§ **DATA**:
_____

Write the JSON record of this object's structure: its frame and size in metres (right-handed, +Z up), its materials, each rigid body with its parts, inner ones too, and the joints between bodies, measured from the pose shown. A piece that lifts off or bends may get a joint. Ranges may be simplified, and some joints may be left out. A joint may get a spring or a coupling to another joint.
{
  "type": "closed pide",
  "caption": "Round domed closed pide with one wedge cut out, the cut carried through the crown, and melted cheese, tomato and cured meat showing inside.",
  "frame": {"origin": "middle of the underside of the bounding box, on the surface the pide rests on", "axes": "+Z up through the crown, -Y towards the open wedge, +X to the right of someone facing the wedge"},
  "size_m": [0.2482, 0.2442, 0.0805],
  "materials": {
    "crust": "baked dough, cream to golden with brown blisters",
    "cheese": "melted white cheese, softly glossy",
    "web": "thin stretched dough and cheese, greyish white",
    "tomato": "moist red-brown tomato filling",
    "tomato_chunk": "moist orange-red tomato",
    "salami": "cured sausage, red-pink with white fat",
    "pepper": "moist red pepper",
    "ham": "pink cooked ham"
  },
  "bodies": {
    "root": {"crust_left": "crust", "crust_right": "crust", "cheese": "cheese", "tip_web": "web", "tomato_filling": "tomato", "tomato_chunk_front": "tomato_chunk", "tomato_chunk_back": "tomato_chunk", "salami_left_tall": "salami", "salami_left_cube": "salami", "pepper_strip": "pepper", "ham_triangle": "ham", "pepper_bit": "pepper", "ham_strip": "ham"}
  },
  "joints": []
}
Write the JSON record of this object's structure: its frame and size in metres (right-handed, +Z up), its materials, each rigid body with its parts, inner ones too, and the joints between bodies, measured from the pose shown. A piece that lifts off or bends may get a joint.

_____

All of the data above should be transcribed exactly.

§ **TASK ANSWER**:
Write the JSON record of this object's structure: its frame and size in metres (right-handed, +Z up), its materials, each rigid body with its parts, inner ones too, and the joints between bodies, measured from the pose shown. A piece that lifts off or bends may get a joint. Ranges may be simplified, and some joints may be left out. A joint may get a spring or a coupling to another joint.
{
  "type": "closed pide",
  "caption": "Round domed closed pide with one wedge cut out, the cut carried through the crown, and melted cheese, tomato and cured meat showing inside.",
  "frame": {"origin": "middle of the underside of the bounding box, on the surface the pide rests on", "axes": "+Z up through the crown, -Y towards the open wedge, +X to the right of someone facing the wedge"},
  "size_m": [0.2482, 0.2442, 0.0805],
  "materials": {
    "crust": "baked dough, cream to golden with brown blisters",
    "cheese": "melted white cheese, softly glossy",
    "web": "thin stretched dough and cheese, greyish white",
    "tomato": "moist red-brown tomato filling",
    "tomato_chunk": "moist orange-red tomato",
    "salami": "cured sausage, red-pink with white fat",
    "pepper": "moist red pepper",
    "ham": "pink cooked ham"
  },
  "bodies": {
    "root": {"crust_left": "crust", "crust_right": "crust", "cheese": "cheese", "tip_web": "web", "tomato_filling": "tomato", "tomato_chunk_front": "tomato_chunk", "tomato_chunk_back": "tomato_chunk", "salami_left_tall": "salami", "salami_left_cube": "salami", "pepper_strip": "pepper", "ham_triangle": "ham", "pepper_bit": "pepper", "ham_strip": "ham"}
  },
  "joints": []
}
Write the JSON record of this object's structure: its frame and size in metres (right-handed, +Z up), its materials, each rigid body with its parts, inner ones too, and the joints between bodies, measured from the pose shown. A piece that lifts off or bends may get a joint.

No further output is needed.